Set in Montgomery, Alabama in 1943, then in 1955 on the eve of the boycott of the city’s segregated bus system, the drama has as its monsters the unthinking white racists of the South, as mechanical in their behaviour here and as convinced of their undying superiority as any Dalek.
‘What do you want with Rosa Parks?’
This is a good question, put by the Doctor in ‘Rosa’ to the episode’s secondary villain, a mysterious fellow time-traveller who has materialised in Montgomery to prevent the boycott and thereby extend the period of white supremacy.
What does Doctor Who itself, speaking now of the series, want with Rosa Parks at this particular historical moment?
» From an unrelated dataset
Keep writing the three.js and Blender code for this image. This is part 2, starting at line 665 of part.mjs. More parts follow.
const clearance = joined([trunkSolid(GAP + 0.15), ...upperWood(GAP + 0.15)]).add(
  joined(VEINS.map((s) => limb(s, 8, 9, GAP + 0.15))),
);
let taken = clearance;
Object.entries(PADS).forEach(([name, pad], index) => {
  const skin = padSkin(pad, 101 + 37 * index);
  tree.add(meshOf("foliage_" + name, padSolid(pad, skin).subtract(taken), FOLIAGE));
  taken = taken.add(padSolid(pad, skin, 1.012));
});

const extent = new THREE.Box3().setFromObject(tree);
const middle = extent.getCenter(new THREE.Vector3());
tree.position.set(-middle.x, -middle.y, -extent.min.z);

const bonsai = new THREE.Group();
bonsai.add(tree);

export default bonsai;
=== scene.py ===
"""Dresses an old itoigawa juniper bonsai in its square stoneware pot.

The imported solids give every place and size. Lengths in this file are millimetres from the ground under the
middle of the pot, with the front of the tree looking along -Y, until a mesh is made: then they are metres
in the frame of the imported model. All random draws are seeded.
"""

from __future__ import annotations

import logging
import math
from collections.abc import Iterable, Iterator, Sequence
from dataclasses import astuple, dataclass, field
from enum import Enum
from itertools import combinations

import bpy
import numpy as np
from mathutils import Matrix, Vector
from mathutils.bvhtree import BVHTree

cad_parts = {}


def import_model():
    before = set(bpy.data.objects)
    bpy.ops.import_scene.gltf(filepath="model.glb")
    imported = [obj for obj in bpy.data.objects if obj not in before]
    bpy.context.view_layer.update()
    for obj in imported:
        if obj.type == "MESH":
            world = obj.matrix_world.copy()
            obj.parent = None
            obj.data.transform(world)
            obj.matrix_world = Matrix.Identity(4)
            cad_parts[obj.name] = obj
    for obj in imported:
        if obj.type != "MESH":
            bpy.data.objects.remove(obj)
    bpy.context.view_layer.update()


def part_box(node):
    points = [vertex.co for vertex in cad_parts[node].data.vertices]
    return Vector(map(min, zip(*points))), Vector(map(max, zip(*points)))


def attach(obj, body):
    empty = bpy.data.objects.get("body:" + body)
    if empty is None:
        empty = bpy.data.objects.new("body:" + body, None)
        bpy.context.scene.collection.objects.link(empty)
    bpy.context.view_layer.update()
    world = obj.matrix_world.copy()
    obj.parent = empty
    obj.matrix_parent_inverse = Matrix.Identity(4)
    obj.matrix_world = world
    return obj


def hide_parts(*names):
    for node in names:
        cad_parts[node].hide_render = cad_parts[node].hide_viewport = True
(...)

Broadcast during Black History Month in the UK, this episode contributes engagingly and valuably to the work of consciousness-raising otherwise done by lectures, workshops and exhibitions.
After watching the show, its generally youthful demographic will no longer have an excuse to make Ryan’s mistake and believe that Parks was the first black bus driver in the US.
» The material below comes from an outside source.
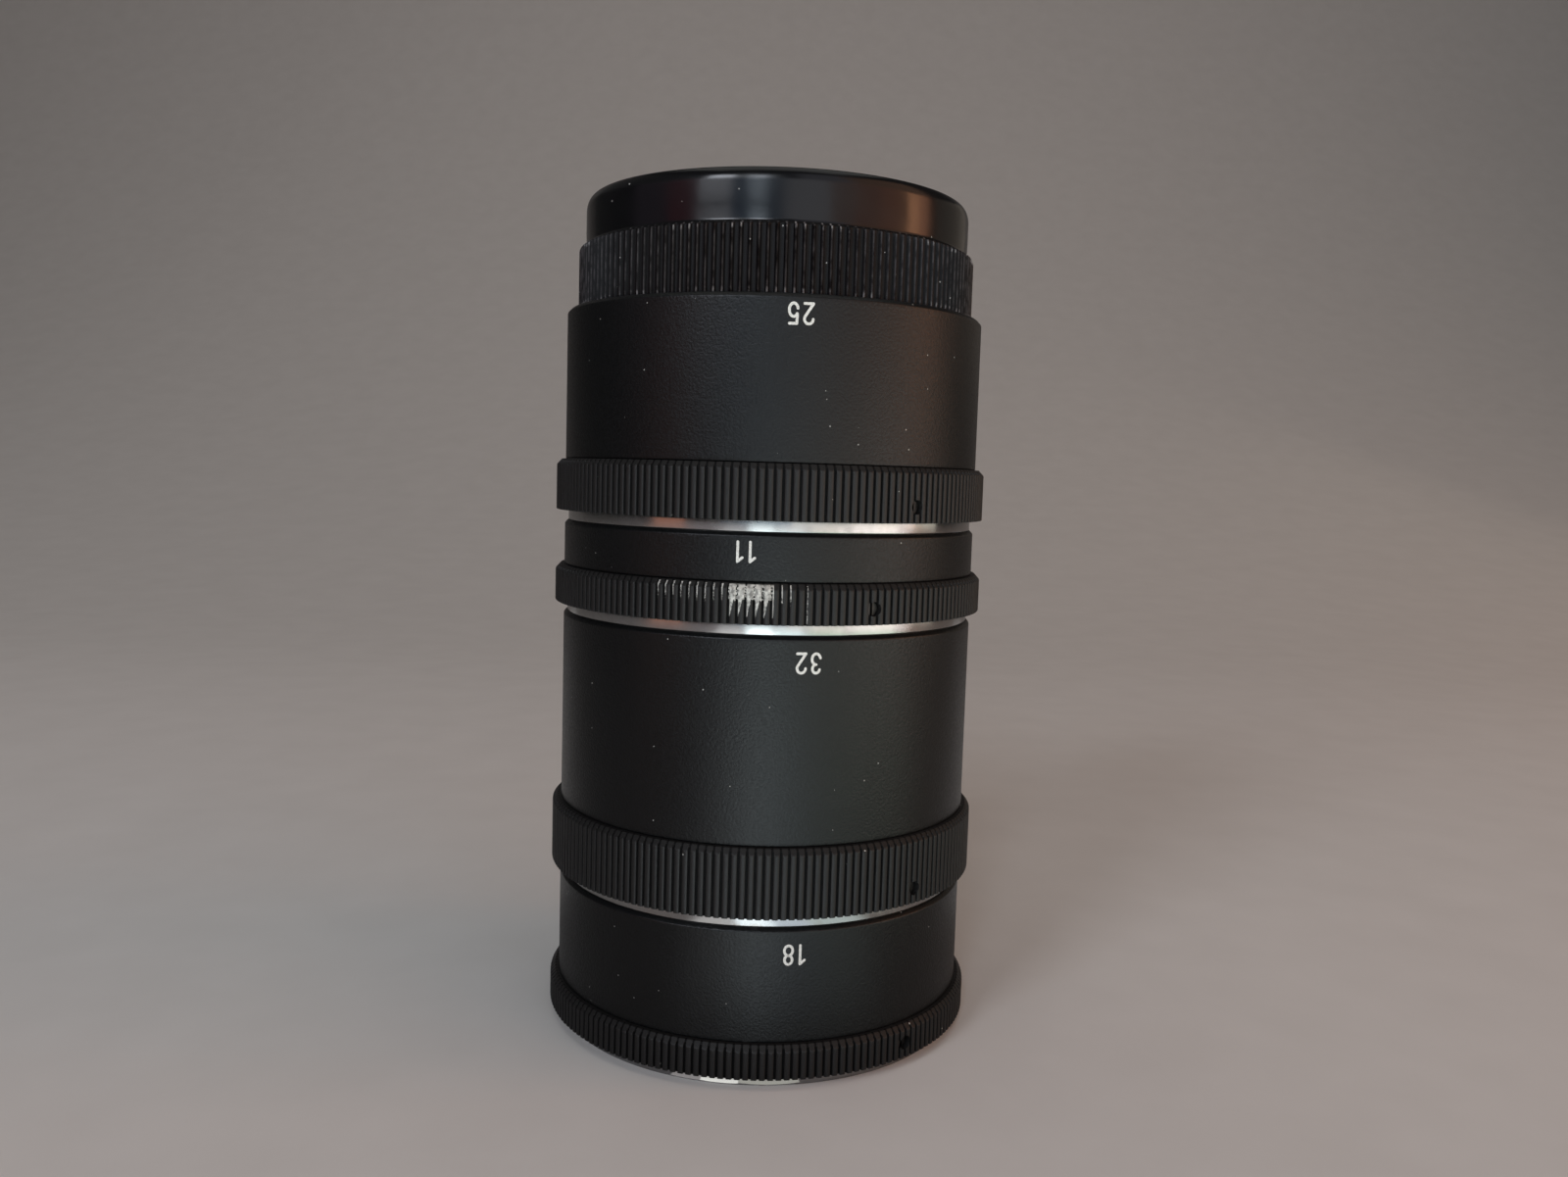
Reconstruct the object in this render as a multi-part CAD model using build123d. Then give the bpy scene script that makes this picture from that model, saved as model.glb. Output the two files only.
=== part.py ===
from build123d import *
import os
from math import cos, pi, sin

# Set of four screw-mount extension tubes, stacked, with a screw-on rear cap.
#
# Frame: millimetres, +Z up along the optical axis, origin at the centre of the
# front face of the lowest tube, on which the stack stands.  Every tube has its
# chromed front mount ring at the bottom and its male thread at the top, and
# that male thread goes up into the mount ring of the tube above.

# The extension that each tube gives, from its front face to its rear shoulder.
length_18 = 18.0
length_32 = 32.0
length_11 = 11.0
length_25 = 25.0

# Height of each tube's ribbed grip ring.
ring_height_18 = 3.80
ring_height_32 = 7.75
ring_height_11 = 4.40
ring_height_25 = 6.05

# Bearing of each tube's first grub screw, in degrees from -Y towards +X.
screw_bearing_18 = 40.8
screw_bearing_32 = 41.9
screw_bearing_11 = 26.0
screw_bearing_25 = 37.6

# The 42 mm screw mount.  The threads are smooth walls at their full size.
mount_thread_radius = 21.0
thread_fit = 0.05            # radial gap between male thread and mount ring
male_thread_length = 4.5
male_thread_wall = 1.45
mount_ring_depth = 5.0       # from the front face to the end of the sleeve

# Chromed mount ring: a flange in front of the barrel, a sleeve inside it.
flange_step = 0.43           # how far the flange stays inside the barrel's skin
flange_height = 1.25
sleeve_wall = 1.6
sleeve_fit = 0.05            # radial gap between the sleeve and the barrel
screw_groove_depth = 0.6     # V groove round the sleeve for the screw points

# Barrel.
barrel_wall = 2.62
barrel_edge = 0.4            # bevel round the rear edge
nose_wall = 1.15             # turned-down front end that carries the grip ring
rear_wall = 2.0              # inward flange between the barrel and male thread

# Ribbed grip ring.
rib_rise = 1.05              # how far the ribs stand proud of the barrel
rib_depth = 0.4
rib_count = 180
ring_fit = 0.02              # radial gap between the grip ring and the nose

# Grub screws, three round each ring.
screw_count = 3
screw_height = 3.0           # from the tube's front face
screw_radius = 0.75
screw_fit = 0.05             # radial gap in the tapped hole
screw_point_gap = 0.1        # from the point to the bottom of its groove
screw_recess = 0.3           # head below the bottom of the ribs
slot_width = 0.3
slot_depth = 0.4

# Rear cap, screwed over the top male thread.
cap_height = 13.3
cap_wall = 2.2
cap_edge_round = 1.0
cap_top_wall = 2.5
cap_band_step = 0.8          # how far the ribbed band stands proud of the crown
cap_band_height = 7.3
cap_rib_depth = 0.25
cap_rib_count = 156
cap_thread_fit = 0.05        # radial gap round the male thread

# Sizes that follow from the ones above.
male_thread_radius = mount_thread_radius - thread_fit
light_path_radius = male_thread_radius - male_thread_wall
sleeve_radius = mount_thread_radius + sleeve_wall
barrel_bore = sleeve_radius + sleeve_fit
barrel_radius = barrel_bore + barrel_wall
nose_radius = barrel_bore + nose_wall
flange_radius = barrel_radius - flange_step
rib_radius = barrel_radius + rib_rise
groove_radius = sleeve_radius - screw_groove_depth
screw_point = groove_radius + screw_point_gap
screw_head = rib_radius - rib_depth - screw_recess
cap_bore = male_thread_radius + cap_thread_fit
cap_radius = cap_bore + cap_wall
cap_band_radius = cap_radius + cap_band_step

# The tubes from the lowest one up: name, length, ring height, screw bearing.
tubes = [
    ("18", length_18, ring_height_18, screw_bearing_18),
    ("32", length_32, ring_height_32, screw_bearing_32),
    ("11", length_11, ring_height_11, screw_bearing_11),
    ("25", length_25, ring_height_25, screw_bearing_25),
]


def turned(*points):
    """A piece turned on the Z axis from its half section of (radius, height)."""
    section = make_face(Polyline(*[(r, 0, z) for r, z in points], close=True))
    return revolve(section, Axis.Z)


def ribbed_disc(radius, depth, count, height):
    """A disc with straight axial V ribs all round, their crests at radius."""
    half_pitch = pi / count
    outline = []
    for step in range(2 * count):
        reach = radius - depth * (step % 2)
        outline.append((reach * cos(step * half_pitch), reach * sin(step * half_pitch)))
    return extrude(make_face(Polyline(*outline, close=True)), height)


def disc(radius, height, bottom=0.0):
    """A plain round disc that stands on the height bottom."""
    return Pos(0, 0, bottom) * Cylinder(radius, height, align=(Align.CENTER, Align.CENTER, Align.MIN))


def screw_places(bearing):
    """Where each grub screw's axis leaves the tube, the X axis pointing out."""
    for turn in range(screw_count):
        yield Rot(0, 0, bearing - 90 + turn * 360 / screw_count) * Pos(0, 0, screw_height)


def tapped_holes(bearing):
    """The radial holes for the grub screws, through ring and nose."""
    hole = Rot(0, 90, 0) * disc(screw_radius + screw_fit, rib_radius, mount_thread_radius)
    return [place * hole for place in screw_places(bearing)]


def mount_ring():
    """Flange and threaded sleeve, with a V groove for the screw points."""
    return turned(
        (mount_thread_radius, 0),
        (flange_radius, 0),
        (flange_radius, flange_height),
        (sleeve_radius, flange_height),
        (sleeve_radius, screw_height - screw_groove_depth),
        (groove_radius, screw_height),
        (sleeve_radius, screw_height + screw_groove_depth),
        (sleeve_radius, mount_ring_depth),
        (mount_thread_radius, mount_ring_depth),
    )


def barrel(length, ring_height, bearing):
    """Tube with its turned-down nose, rear wall and male thread, in one piece."""
    ring_top = flange_height + ring_height
    body = turned(
        (barrel_bore, flange_height),
        (nose_radius, flange_height),
        (nose_radius, ring_top),
        (barrel_radius, ring_top),
        (barrel_radius, length - barrel_edge),
        (barrel_radius - barrel_edge, length),
        (male_thread_radius, length),
        (male_thread_radius, length + male_thread_length),
        (light_path_radius, length + male_thread_length),
        (light_path_radius, length - rear_wall),
        (barrel_bore, length - rear_wall),
    )
    return body - tapped_holes(bearing)


def grip_ring(ring_height, bearing):
    """Ribbed ring round the nose, between the flange and the barrel."""
    ring = ribbed_disc(rib_radius, rib_depth, rib_count, ring_height)
    ring -= disc(nose_radius + ring_fit, ring_height)
    return Pos(0, 0, flange_height) * ring - tapped_holes(bearing)


def grub_screw(place):
    """Slotted grub screw with a 45 degree point, its axis along place's X."""
    section = Polyline(
        (screw_point, 0),
        (screw_point + screw_radius, screw_radius),
        (screw_head, screw_radius),
        (screw_head, 0),
        close=True,
    )
    slot = Pos(screw_head, 0, 0) * Box(2 * slot_depth, slot_width, 4 * screw_radius)
    return place * (revolve(make_face(section), Axis.X) - slot)


def rear_cap():
    """Moulded cup: ribbed band below, smooth rounded dome above, bore inside."""
    crown = disc(cap_radius, cap_height)
    crown = fillet(crown.edges().group_by(Axis.Z)[-1], cap_edge_round)
    band = ribbed_disc(cap_band_radius, cap_rib_depth, cap_rib_count, cap_band_height)
    return crown + band - disc(cap_bore, cap_height - cap_top_wall)


def write(name, piece):
    """Write one node's STEP file."""
    export_step(piece, f"parts/{name}.step")


os.makedirs("parts", exist_ok=True)
front_face = 0.0
for number, length, ring_height, bearing in tubes:
    lift = Pos(0, 0, front_face)
    write(f"mount_ring_{number}", lift * mount_ring())
    write(f"barrel_{number}", lift * barrel(length, ring_height, bearing))
    write(f"grip_ring_{number}", lift * grip_ring(ring_height, bearing))
    for letter, place in zip("abc", screw_places(bearing)):
        write(f"grub_screw_{number}_{letter}", lift * grub_screw(place))
    front_face += length
write("rear_cap", Pos(0, 0, front_face) * rear_cap())
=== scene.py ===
"""Looks of a stack of four screw-mount extension tubes with its rear cap.

The pieces' lengths are in millimetres, and become metres as each mesh is made;
those in materials, lights and the camera are in metres.  Bearings are degrees
from -Y towards +X.  +Z runs up the optical axis, and the chromed mount ring of
every tube is at its lower end.
"""
from math import atan2, cos, degrees, pi, radians, sin

import bmesh
import bpy
import numpy as np
from mathutils import Matrix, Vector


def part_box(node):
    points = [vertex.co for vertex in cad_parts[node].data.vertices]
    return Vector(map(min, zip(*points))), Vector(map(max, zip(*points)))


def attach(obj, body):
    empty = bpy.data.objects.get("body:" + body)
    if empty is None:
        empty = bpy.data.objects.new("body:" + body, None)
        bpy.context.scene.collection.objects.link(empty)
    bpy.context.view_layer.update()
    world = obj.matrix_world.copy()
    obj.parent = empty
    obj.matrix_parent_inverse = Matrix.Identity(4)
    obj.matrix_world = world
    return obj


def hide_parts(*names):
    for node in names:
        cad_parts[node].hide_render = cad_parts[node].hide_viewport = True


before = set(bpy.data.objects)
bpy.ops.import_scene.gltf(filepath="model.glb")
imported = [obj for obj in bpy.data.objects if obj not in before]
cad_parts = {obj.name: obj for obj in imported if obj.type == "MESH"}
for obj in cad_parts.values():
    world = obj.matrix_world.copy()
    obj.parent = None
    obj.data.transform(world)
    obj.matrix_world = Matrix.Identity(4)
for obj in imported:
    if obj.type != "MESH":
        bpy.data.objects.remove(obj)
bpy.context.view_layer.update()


# ------------------------------------------------------------- Tubes
# Four tubes of 18, 32, 11 and 25 mm, each a barrel with a grip ring, a mount
# ring and three grub screws, screwed into one another from the bottom up.  The
# solids say where each one stands.

MM = 0.001


def span(node, axis):
    """Lowest and highest coordinate of a solid along an axis, in millimetres."""
    return [round(corner[axis] / MM, 3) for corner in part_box(node)]


numbers = ("18", "32", "11", "25")
cap_front = span("rear_cap", 2)[0]
fronts = [span(f"mount_ring_{number}", 2)[0] for number in numbers] + [cap_front]
tubes = {}
for number, front, rear in zip(numbers, fronts, fronts[1:]):
    ring_low, ring_high = span(f"grip_ring_{number}", 2)
    screw_low, screw_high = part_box(f"grub_screw_{number}_a")
    out = (screw_low + screw_high) / 2
    tubes[number] = {
        "front": front,
        "length": rear - front,
        "ring": ring_high - ring_low,
        "bearing": degrees(atan2(out.x, -out.y)),
    }

# The lowest tube stands at 0, so its pieces' heights are those in every tube.
FLANGE = span("grip_ring_18", 2)[0]                 # height of the chromed flange
SLEEVE = span("mount_ring_18", 2)[1]                # depth of the mount ring
THREAD = round(span("barrel_25", 2)[1] - cap_front, 3)   # length of the male thread
SKIN = span("barrel_18", 0)[1]                      # radius of the barrel
CREST = span("grip_ring_18", 0)[1]                  # radius at the crests of the ribs


# ------------------------------------------------------------- Barrels
# Aluminium tubes turned in one piece with their male thread, under a satin
# black finish with a fine grain.  The rear edge is bevelled, and sharp baffles
# are cut in the bore.

BORE = 22.65            # radii, down to the light path
NOSE = 23.8             # turned-down front end that carries the grip ring
REAR_FACE = 24.87       # where the rear bevel ends
THREAD_ROOT = 20.35
THREAD_CREST = 20.95
BAFFLE_EDGE = 22.4
LIGHT_PATH = 19.5
BEVEL = 0.42            # height of the rear bevel
SEAT_GAP = 0.004        # keeps the rear face clear of the flange that it meets
REAR_WALL = 2.0         # thickness of the wall between bore and male thread
BAFFLE_PITCH = 0.6
PLAIN_BORE = 0.7        # height left without baffles behind the mount ring
GUARD = 0.3             # width of the flat row that follows a rounded corner

ROUND = np.arange(256) * 2 * pi / 256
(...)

At the same time as welcoming ‘Rosa’, however, harder reflections on its racial politics are also appropriate. Lindy Orthia says of Doctor Who that ‘its representations of race have been, by turns, insightful and ignorant, utopian and pessimistic, oppressive and liberatory’ – and something of this to-ing and fro-ing, like the TARDIS’s own trajectories, can be seen in the new episode.
If the Doctor is not quite ‘white saviour’ here, she is certainly ‘white educator’, informing her companions, who include the British Asian Yaz as well as Ryan, about Parks’s life. Little indication is given of the length and breadth of Parks’s career as an activist fighting racial injustice.
There is the danger once more of reducing her to what, intending little compliment, Jeanne Theoharis calls a ‘storybook character and inspiring icon’.
Temporal displacement
In ‘Rosa’, the Doctor makes much of her opponent’s ‘temporal displacement weapon’.
This episode of Doctor Who is itself, of course, temporally displaced, jolted from the United Kingdom in 2018 back to the United States during the Second World War and afterwards. It thereby joins a rich array of recent audio-visual depictions of the civil rights era.
If films such as The Help (2011), The Butler (2013), Selma (2014), Fences (2016) and Hidden Figures (2016) belong to the genre of drama, rather than to Doctor Who’s sci-fi, they too are nevertheless engaging in time-travelling.
But why have their own coordinates been plotted to take them back to the segregated America of the 1950s and 1960s?
One answer to this question is troubling.
Choosing to revisit a period of grotesque and cruel white dominance may be in order to flatter ourselves with a sense of the rightness of our own, present-day racial politics. Often, however, these travels into the past also house an urgent imperative towards ongoing action.
The closing credits of Selma, for example, are accompanied by a track from the rapper Common, connecting the protests of the 1950s to those against the police killing of the young African American Michael Brown in Ferguson, Missouri in 2014.
And in ‘Rosa’, too, the device of time-travel prompts a pointed comparison between the blatantly racist past and the current moment. Stealing a chance to talk in Montgomery, Yaz and Ryan compare their experiences of racial abuse in contemporary Britain.
Once again, Doctor Who shows that the most disturbing monsters are to be found in our own here and now.